Match the string in quotes (use the * sign and the \s, \S metacharacters): “2f0h@f0j0%!     a)K!F49h!FFOK”

\S*\s*\S*

Match every 9-character string (with letters, numbers, and symbols) that doesn’t end in a ”!” sign

\S{8}[^!]

Match all of these filenames (use the + symbol): .bash_rc, .unnecessarily_long_filename, and note1

\.?\w+

Task 5 - Starts With / Ends With, Groups, and Either / Or

We can specify what our results start with using the ^ character. When outside of a charset ([]) this is the starts with character, otherwise it is the char exclude character.

What the results end wit can be specified using the $ character placed after what you want the results to end with.

Groups can be defined using (). WIth this, among other things we can put patterns and either/or operators. For example, if we cant “day” or “night” we could use (day|night). The or being represented with the | character.
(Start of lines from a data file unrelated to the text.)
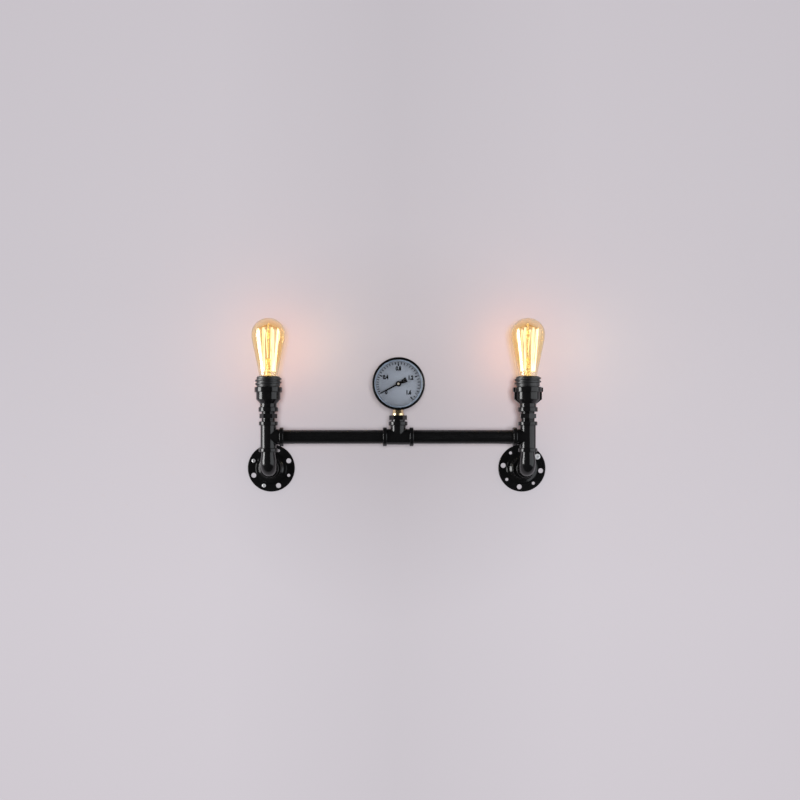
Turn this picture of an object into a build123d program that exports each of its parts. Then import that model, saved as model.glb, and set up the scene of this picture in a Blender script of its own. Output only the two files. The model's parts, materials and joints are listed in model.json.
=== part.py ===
from build123d import *
from math import acos, atan2, cos, degrees, pi, radians, sin, sqrt, tan
import os

# Industrial pipe wall light: two lamps on pipe risers, joined by a crossbar that carries a
# pressure gauge. Millimetres. X runs to the right, Y into the wall and Z up. The wall is the
# plane y = 0, and the origin lies on it, midway between the two wall flanges.

# Layout
riser_spacing = 500.0  # between the axes of the two lamps
riser_standoff = 80.0  # wall to the axes of the risers and the crossbar
crossbar_height = 61.5  # crossbar axis above the axis of the wall flanges

# Pipe and its joints
pipe_outside = 26.7
pipe_wall = 2.9
thread_depth = 12.0  # how far a pipe goes into a fitting
pipe_gap = 0.05  # round a pipe in its fitting
thread_neck = 25.6  # bare thread between a hexagon and a fitting

# Tees and elbows
fitting_body = 30.4
branch_step = 0.8  # a branch is this much slimmer than the run
fitting_reach = 29.5  # centre of a tee to each of its ends
tee_blend = 2.0
bead_outside = 36.5
bead_width = 7.7
bead_round = 1.6
elbow_bend = 16.0  # radius of the elbow's centre line
elbow_reach = 30.0  # elbow axis to the face of its socket
elbow_taper = 12.0  # length over which the male leg narrows

# Wall flanges
flange_outside = 94.0
flange_plate = 5.0
flange_edge_round = 1.2
boss_outside = 59.0
boss_foot = 63.0
boss_height = 8.0
boss_crown = 1.0  # rise of the boss towards the hub
hub_outside = 42.0
hub_height = 22.0
hub_foot = 50.0
hub_blend = 3.0  # height of the slope at the hub's foot
hub_draft = 0.6  # how much wider the hub is above that slope than at its face
bolt_circle = 75.5
bolt_hole = 10.0
screw_hole = 6.3
bolt_count = 4
first_bolt_angle = {"left": 22.5, "right": -8.0}

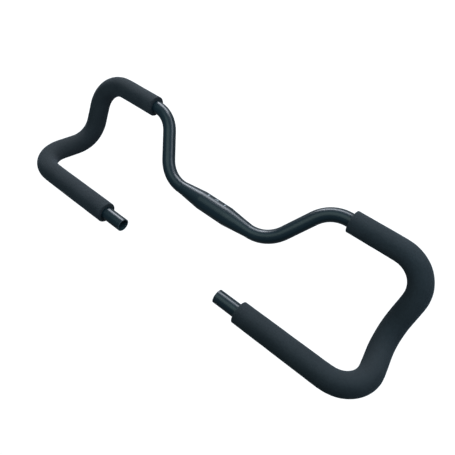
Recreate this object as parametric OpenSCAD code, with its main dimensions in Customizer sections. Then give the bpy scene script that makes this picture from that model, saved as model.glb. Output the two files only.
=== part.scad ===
// Butterfly handlebar for a touring bicycle.
// One aluminium tube is swollen in the middle for the stem and bent into a loop on each side.
// A foam sleeve covers each loop, and the two tail ends stay bare and open.
// The origin is the centre of the stem clamp. +X is the rider's right, +Y points ahead, +Z is up.

/* [Tube] */
// Outer diameter of the tube
tube_d = 22.2; // [19:0.1:25.4]
// Thickness of the tube's wall
tube_wall = 1.6; // [1:0.1:2.6]
// Radius of the deburred rim at the tube's open ends
tube_rim_r = 0.4; // [0.2:0.1:0.8]

/* [Stem clamp] */
// Diameter of the swollen middle that the stem holds
clamp_d = 31.8; // [26:0.1:35]
// Length of the swollen middle between the edges where its two cones start
clamp_len = 54; // [42:1:60]
// Thickness of the wall in the swollen middle
clamp_wall = 2.2; // [1.6:0.1:3]
// Radius of the arcs that ease both ends of the conical taper
taper_r = 25; // [15:1:35]

/* [Corners of the bar] */
// Distance from the middle of the bar out to the first corner
neck_x = 105; // [98:1:112]
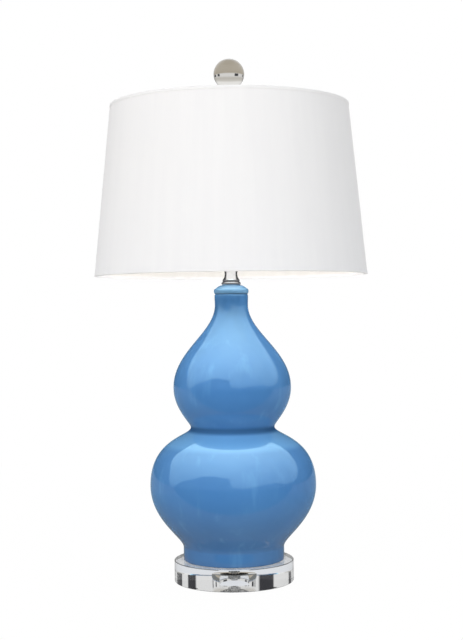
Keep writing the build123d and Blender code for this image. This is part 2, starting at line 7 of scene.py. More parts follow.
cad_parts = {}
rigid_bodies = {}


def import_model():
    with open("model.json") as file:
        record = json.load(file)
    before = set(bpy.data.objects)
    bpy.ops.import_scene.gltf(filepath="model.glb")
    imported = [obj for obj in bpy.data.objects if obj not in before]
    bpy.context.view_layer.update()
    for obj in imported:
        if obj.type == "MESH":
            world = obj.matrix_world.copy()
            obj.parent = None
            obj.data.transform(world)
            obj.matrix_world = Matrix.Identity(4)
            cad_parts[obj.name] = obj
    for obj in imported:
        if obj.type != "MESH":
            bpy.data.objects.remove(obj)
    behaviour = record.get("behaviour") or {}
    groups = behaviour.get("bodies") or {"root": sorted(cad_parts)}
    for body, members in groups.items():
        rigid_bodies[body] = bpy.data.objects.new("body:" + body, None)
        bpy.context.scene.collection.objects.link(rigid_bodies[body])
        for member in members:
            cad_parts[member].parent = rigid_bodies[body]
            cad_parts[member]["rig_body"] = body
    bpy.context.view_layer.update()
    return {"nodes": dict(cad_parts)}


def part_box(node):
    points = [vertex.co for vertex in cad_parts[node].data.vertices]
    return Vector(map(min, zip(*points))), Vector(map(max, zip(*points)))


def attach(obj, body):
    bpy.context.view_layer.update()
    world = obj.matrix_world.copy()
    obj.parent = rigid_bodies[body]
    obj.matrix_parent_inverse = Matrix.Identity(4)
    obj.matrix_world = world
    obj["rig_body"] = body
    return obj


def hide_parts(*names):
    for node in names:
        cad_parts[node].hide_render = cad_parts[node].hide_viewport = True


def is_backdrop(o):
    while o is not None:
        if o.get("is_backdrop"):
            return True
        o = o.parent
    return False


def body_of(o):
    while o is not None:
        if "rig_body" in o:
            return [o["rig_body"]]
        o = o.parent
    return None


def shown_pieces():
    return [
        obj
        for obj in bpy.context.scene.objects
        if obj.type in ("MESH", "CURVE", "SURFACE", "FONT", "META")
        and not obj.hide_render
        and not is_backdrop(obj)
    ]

We can also using grouping to specify the repetitions of some multicharacter substring. Ex: (yo){3} would match yoyoyo

Questions

Match every string that starts with “Password:” followed by any 10 characters excluding “0”

^Password:[^0]{10}

Match “username: ” in the beginning of a line (note the space!)

^username:\ 

Match every line that doesn’t start with a digit (use a metacharacter)

^\D

Match this string at the end of a line: EOF$

EOF\$$

Match all of the following sentences:

  • I use nano
  • I use vim
I use (nano|vim)

Match all lines that start with , followed by one or more non-whitespace characters

\$\d\$\S+

Match every possible IPv4 IP address (use metacharacters and groups)

(\d{1,3}\.){3}\d{1,3}

Match all of these emails while also adding the username and the domain name (not the TLD) in separate groups (use \w): hello@tryhackme.com, username@domain.com, dummy_email@xyz.com

(\w+)@(\w+)\.com

Task 6 - Conclusion

Regular expressions are very powerful, even at their most basic usage. There are many resources to study and practise online as well, which I strongly recommend. With regex, you have to think specific, but not too specific, because then you might come up with complicated solutions when there are other more elegant and simple ones.